For his autobiography, Krassner chose the title, “Confessions of a Raving, Unconfined Nut: Misadventures in the Counterculture,” using a phrase taken from an angry letter to the editor of a magazine that had once published a favorable profile of him.
“To classify Krassner as a social rebel is far too cute,” the letter writer said. “He’s a nut, a raving, unconfined nut.”
What he really was, Krassner told The Associated Press in 2013, was a guy who enjoyed making people laugh, although one who brought a political activist’s conscience to the effort.
He noted proudly that in the early 1960s, when abortion was illegal in almost every state, he ran an underground abortion referral service for women.
“That really was a turning point in my life because I had morphed from a satirist into an activist,” he said.
His original career choice, however, had been music.
A child prodigy on the violin, he performed at Carnegie Hall at age 6. Later he all but gave up the instrument, only occasionally playing it as a joke during lectures or comedy routines.
“I only had a technique for playing the violin, but I had a real passion for making people laugh,” he would say.
After studying journalism at New York’s Baruch College, Krassner went to work for Mad Magazine before founding the satirical counterculture magazine The Realist in 1958. He continued to publish it periodically into the 1980s.
For a time in the 1950s, he also appeared on the stand-up comedy circuit. There, he would meet his mentor, Lenny Bruce, the legendary outlaw comic who pushed free speech to its limits with routines filled with obscenities and sexual innuendo that sometimes landed him in jail.
Krassner interviewed Bruce for Playboy Magazine in 1959 and edited the comedian’s autobiography, “How To Talk Dirty and Influence People.”
When the counterculture arrived in earnest in the ’60s, Krassner was working as a comedian, freelance writer, satirist, publisher, celebrity interviewer and occasional creator of soft-core pornography. To mark the death of Walt Disney in 1966, he published a colorful wall poster showing Disney cartoon characters engaging in sex acts.
When he and other anti-war activists, free-speech advocates and assorted radicals began to plot ways to promote their causes, Krassner said he soon realized they would need a clever name if they wanted to grab the public’s attention.

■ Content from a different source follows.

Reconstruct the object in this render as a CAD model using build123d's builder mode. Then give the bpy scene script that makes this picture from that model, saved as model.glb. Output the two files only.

“I knew that we had to have a `who’ for the `who, what, where, when and why’ that would symbolize the radicalization of hippies for the media,” Krassner, who co-founded the group, told the AP in 2009. “So I started going through the alphabet: Bippie, Dippie, Ippie, Sippie. I was about to give up when I came to Yippie.”
As one of the last surviving Yippies, he continued to write prolifically up until his death, his daughter said.
His newest book, “Zapped by the God of Absurdity,” will be released later this year. And he recently wrote the introduction for an upcoming book about his old friend Abbie Hoffman, Dawson said.
Krassner also had hoped to publish his first novel, a mystery whose protagonist is a crime-solving comedian modeled after Lenny Bruce. He got so into the story, Krassner once said, that he began to believe he was channeling Bruce’s spirit. That ended, however, when the spirit reminded his old friend one day that Krassner was an atheist.
“He said to me, ‘Come on, you don’t even believe that (expletive),”’ Krassner recalled with a laugh.
He is survived by his wife, Nancy Cain; brother, George; daughter, Holly Krassner Dawson; and one grandchild.